Monitor Signal Strength

    • Use Real-Time Data: Most drone controllers display signal strength and quality in real-time. Keep an eye on these indicators and be prepared to adjust your position or equipment if the signal begins to degrade.
    • Avoid Flying Near Obstructions: Fly the drone in open areas where possible, and avoid getting too close to walls, metal structures, or other obstacles that can weaken or reflect signals.

Stay Within Line-of-Sight

    • Positioning: Try to maintain a clear line-of-sight between the drone and the controller, especially if flying outdoors.

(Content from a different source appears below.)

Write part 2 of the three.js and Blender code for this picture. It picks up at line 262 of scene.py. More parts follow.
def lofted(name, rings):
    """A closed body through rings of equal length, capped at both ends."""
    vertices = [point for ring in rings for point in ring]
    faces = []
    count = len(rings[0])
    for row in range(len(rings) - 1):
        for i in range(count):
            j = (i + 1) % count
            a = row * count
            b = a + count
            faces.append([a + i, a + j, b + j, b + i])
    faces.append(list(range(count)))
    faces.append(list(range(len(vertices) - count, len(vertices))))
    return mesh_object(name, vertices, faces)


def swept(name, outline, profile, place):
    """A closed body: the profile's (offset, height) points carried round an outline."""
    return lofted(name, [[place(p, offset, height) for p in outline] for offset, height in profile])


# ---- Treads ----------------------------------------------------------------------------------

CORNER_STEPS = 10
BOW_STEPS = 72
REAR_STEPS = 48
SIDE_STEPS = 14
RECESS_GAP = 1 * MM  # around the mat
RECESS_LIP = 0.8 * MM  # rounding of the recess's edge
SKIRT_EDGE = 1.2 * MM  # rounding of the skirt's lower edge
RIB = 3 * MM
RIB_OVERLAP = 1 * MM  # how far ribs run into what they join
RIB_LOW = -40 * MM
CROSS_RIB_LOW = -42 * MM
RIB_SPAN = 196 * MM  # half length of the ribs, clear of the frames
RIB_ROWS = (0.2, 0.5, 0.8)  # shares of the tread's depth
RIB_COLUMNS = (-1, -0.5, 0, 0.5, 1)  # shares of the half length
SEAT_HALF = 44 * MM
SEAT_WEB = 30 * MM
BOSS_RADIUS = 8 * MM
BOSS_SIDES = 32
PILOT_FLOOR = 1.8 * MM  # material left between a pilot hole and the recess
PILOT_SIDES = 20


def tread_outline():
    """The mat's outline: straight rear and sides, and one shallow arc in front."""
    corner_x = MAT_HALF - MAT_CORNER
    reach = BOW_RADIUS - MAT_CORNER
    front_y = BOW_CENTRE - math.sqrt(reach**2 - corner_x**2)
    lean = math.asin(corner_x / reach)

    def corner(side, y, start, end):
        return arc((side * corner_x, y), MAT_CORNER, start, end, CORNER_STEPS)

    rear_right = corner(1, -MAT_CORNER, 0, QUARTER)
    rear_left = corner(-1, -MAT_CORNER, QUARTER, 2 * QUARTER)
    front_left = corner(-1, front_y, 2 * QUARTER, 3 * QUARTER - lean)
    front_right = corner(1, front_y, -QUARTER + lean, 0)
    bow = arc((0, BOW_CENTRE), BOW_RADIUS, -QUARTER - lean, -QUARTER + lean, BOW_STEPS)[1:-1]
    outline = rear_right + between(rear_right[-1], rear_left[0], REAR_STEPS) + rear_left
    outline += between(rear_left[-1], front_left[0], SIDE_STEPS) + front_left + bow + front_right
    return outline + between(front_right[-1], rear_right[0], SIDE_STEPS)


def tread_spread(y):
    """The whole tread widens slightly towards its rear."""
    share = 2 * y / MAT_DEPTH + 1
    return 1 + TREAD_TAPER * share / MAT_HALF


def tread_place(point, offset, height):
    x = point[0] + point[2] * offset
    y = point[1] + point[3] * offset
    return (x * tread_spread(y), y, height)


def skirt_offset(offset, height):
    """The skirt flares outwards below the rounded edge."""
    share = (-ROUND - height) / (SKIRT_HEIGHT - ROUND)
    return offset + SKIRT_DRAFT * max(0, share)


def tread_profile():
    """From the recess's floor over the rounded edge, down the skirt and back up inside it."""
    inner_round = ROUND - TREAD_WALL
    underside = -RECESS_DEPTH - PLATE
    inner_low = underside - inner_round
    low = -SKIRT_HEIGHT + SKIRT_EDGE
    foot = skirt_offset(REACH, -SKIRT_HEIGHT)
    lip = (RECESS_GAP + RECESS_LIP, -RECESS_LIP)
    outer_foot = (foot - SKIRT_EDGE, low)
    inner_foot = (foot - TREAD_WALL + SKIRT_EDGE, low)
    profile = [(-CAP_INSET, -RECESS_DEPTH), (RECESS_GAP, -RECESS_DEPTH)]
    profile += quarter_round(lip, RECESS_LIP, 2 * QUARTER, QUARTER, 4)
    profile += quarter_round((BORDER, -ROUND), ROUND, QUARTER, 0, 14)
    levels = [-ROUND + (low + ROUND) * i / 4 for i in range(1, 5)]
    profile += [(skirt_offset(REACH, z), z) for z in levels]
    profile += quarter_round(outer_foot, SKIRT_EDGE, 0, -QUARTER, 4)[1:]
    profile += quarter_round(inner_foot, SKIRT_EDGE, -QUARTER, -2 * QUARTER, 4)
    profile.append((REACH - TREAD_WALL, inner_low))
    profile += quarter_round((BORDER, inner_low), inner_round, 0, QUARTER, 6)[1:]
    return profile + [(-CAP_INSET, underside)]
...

If obstacles block direct visibility, external antennas or repeaters become even more important.
    • Monitor the Drone’s Location: Always be aware of the drone’s position relative to the building, especially if it ventures out of sight. Use the drone's video feed and GPS telemetry to keep track of its position.

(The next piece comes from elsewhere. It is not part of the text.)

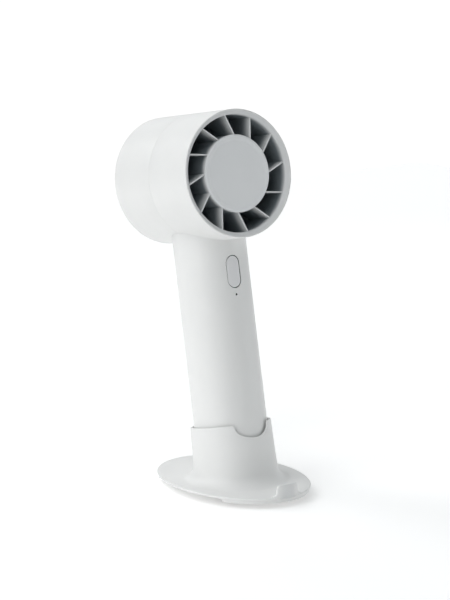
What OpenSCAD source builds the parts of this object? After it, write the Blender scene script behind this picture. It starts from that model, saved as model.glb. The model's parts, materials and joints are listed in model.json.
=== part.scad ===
// Handheld electric fan standing in its charging stand.
// Millimetres, +Z up, origin on the floor under the middle of the whole object, air leaves towards -Y.

/* [Fan head] */
// Outer radius of the head at the air outlet
head_r = 33.4; // [33:0.1:33.6]
// Depth of the head in front of the handle axis
head_front = 34; // [34:0.5:36]
// Depth of the head behind the handle axis
head_back = 32.5; // [32:0.5:35]
// Growth of the head radius from front to back
head_flare = 0.2; // [0:0.1:0.6]
// Number of fixed guide vanes in the air outlet
vane_count = 12; // [10:1:14]
// Angle between the two ends of a guide vane
vane_sweep = 12.5; // [8:0.5:14]
// Number of impeller blades
blade_count = 9; // [7:1:11]

/* [Handle] */
// Distance from the floor to the head centre along the handle
head_s = 165; // [164:1:172]
// Lean of the handle from the vertical in degrees
lean = 11.5; // [10:0.5:12.5]
// Length of the power button along the handle
button_len = 16.5; // [15:0.5:18]
// Width of the power button
button_wid = 7.7; // [7.5:0.1:8.6]

/* [Stand] */
// Length of the base plate from front to back
base_len = 97.6; // [94:0.4:102]
// Width of the base plate
base_wid = 70.8; // [69:0.4:76]
// Height of the cup rim, measured along the handle
cup_s = 35; // [33:0.5:38]
// Depth of the thumb scoop in the front of the cup rim
scoop_depth = 7.5; // [5:0.5:8.5]
// Height of the front lip above the plate
lip_h = 6.5; // [5:0.5:8]

/* [Hidden] */
$fn = 72;
eps = 0.01;
// handle
foot_y = -13.42;
handle_r = 19.25;
handle_in = 17.65;
foot_s = 16.3;
tube_s = 18.3;
button_s = 114.5;
button_gap = 0.4;
button_flange = 0.6;
led_s = 102.5;
// head
rear_r = head_r + head_flare;
seam_r = head_r + head_flare / 2;
head_in = 31.6;
lip_in = 30.5;
lip_d = 29.8;
hub_r = 20.2;
barrel_out = 20;
barrel_in = 19;
seam_gap = 0.25;
hub_d = head_front - 1.1;
vane_d = head_front - 2.5;
vane_w = 0.7;
vane_phase = 6;
edge_soft = 0.5;
lip_soft = 1;
lip_slope = 38;
cone_wide = head_r - lip_in - edge_soft - lip_soft + (lip_soft - edge_soft) * sin(lip_slope);
cone_d = head_front - edge_soft + (edge_soft - lip_soft) * cos(lip_slope) - cone_wide * tan(lip_slope);
guard_d = head_front - 7;
stator_d = 13;
liner_d = 10;
motor_wall = 6;
blade_hub_r = 19.4;
blade_tip_r = 30;
// stand
base_y = -9.02;
plate_top = 5.85;
plate_low = 4.7;
cup_in = 20.1;
cup_floor = 16;
cup_low_r = 22.0;
cup_top_r = 21.2;
cup_flare = 6.5;
scoop_half = 10.6;
scoop_soft = 0.9;
half_len = base_len / 2;
half_wid = base_wid / 2;
oval = base_len / base_wid;
cover_top = 4.6;
cover_low = 2.9;
cover_half = 27.9;
cover_side = 25.8;
foot_pos = [[17, 27], [-17, 27], [12, -22], [-12, -22]];
screw_pos = [[20, 13], [-20, 13], [20, -19], [-20, -19]];

// Handle frame: +Z along the handle from the floor, -Y towards the front
module tilt() translate([0, foot_y, 0]) rotate([-lean, 0, 0]) children();
// Base frame: centre of the oval plate
module base() translate([0, base_y, 0]) children();
// Head frame: +Z along the air flow, +Y up the handle
module head() tilt() translate([0, 0, head_s]) rotate([90, 0, 0]) children();
// Tube between two distances along Z
module tube(r_out, r_in, z0, z1) {
    translate([0, 0, z0]) difference() {
        cylinder(r = r_out, h = z1 - z0);
        translate([0, 0, -eps]) cylinder(r = r_in, h = z1 - z0 + 2 * eps);
    }
}
// Centred box from a low Z
module slab(x, y, z, w, l, h) translate([x - w / 2, y - l / 2, z]) cube([w, l, h]);
// Straight bar between two points of the XY plane
module bar(p, q, w) {
    d = q - p;
    translate(p) rotate(atan2(d[1], d[0])) translate([0, -w / 2]) square([norm(d), w]);
}
// Pill outline standing along Y
module pill(w, l) {
    for (k = [-1, 1]) translate([0, k * (l - w) / 2]) circle(d = w, $fn = 48);
    square([w, l - w], center = true);
}
// Pill prism through the front of the handle, y counted from its axis towards the front
module front_pill(w, l, y0, y1) {
    translate([0, -y0, button_s]) rotate([90, 0, 0]) linear_extrude(height = y1 - y0) pill(w, l);
}
// Quarter round as a list of points
function arc(cx, cy, r, a0, a1, n) = [
    for (i = [0:n]) [cx + r * cos(a0 + (a1 - a0) * i / n), cy + r * sin(a0 + (a1 - a0) * i / n)]];

// ---- stand ----
// Sheared solid of revolution that follows the leaning cup
module leaning() {
    multmatrix([[1, 0, 0, 0], [0, 1 / cos(lean), tan(lean), foot_y], [0, 0, 1, 0], [0, 0, 0, 1]])
        rotate_extrude($fn = 96) children();
}
module plate_outline(k) scale([1, oval, 1]) circle(r = half_wid * k, $fn = 96);
module plate() {
    scale([1, oval, 1]) rotate_extrude($fn = 96) polygon(concat(
        [[0, plate_low], [half_wid - 0.35, plate_low], [half_wid, plate_low + 0.35]],
        arc(half_wid - 0.7, plate_top - 0.7, 0.7, 0, 90, 4),
        [[0, plate_top]]));
}
module cup_outer() {
    r_foot = cup_low_r + cup_flare;
    leaning() polygon(concat(
        [[0, plate_low + 0.2], [r_foot, plate_low + 0.2], [r_foot, plate_top]],
        arc(r_foot, plate_top + cup_flare, cup_flare, 270, 180, 7),
        [[cup_top_r, cup_s + 2], [cup_top_r, cup_s + 14], [0, cup_s + 14]]));
}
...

Utilize the Drone's Fail-Safes

    • Return-to-Home (RTH): Ensure the drone’s return-to-home feature is activated and functioning properly. Set an appropriate RTH altitude to avoid obstacles during its automatic return.
    • Fail-Safe Modes: Modern drones have fail-safe modes that trigger if the signal is lost. Familiarize yourself with these features and ensure they are enabled to prevent crashes or loss of the drone.

Conclusion

Operating a drone from inside a building introduces unique challenges due to signal interference, line-of-sight issues, and external RF interference. However, by using external antennas, signal boosters, and other technical solutions, it is possible to maintain a reliable connection and operate the drone successfully from indoors. Additionally, careful planning, testing, and monitoring during flights are essential to overcoming these obstacles and ensuring smooth and secure drone operations from within a building. By following the best practices outlined in this paper, drone pilots can reliably manage flights from inside structures while maintaining the necessary control and connectivity to ensure mission success.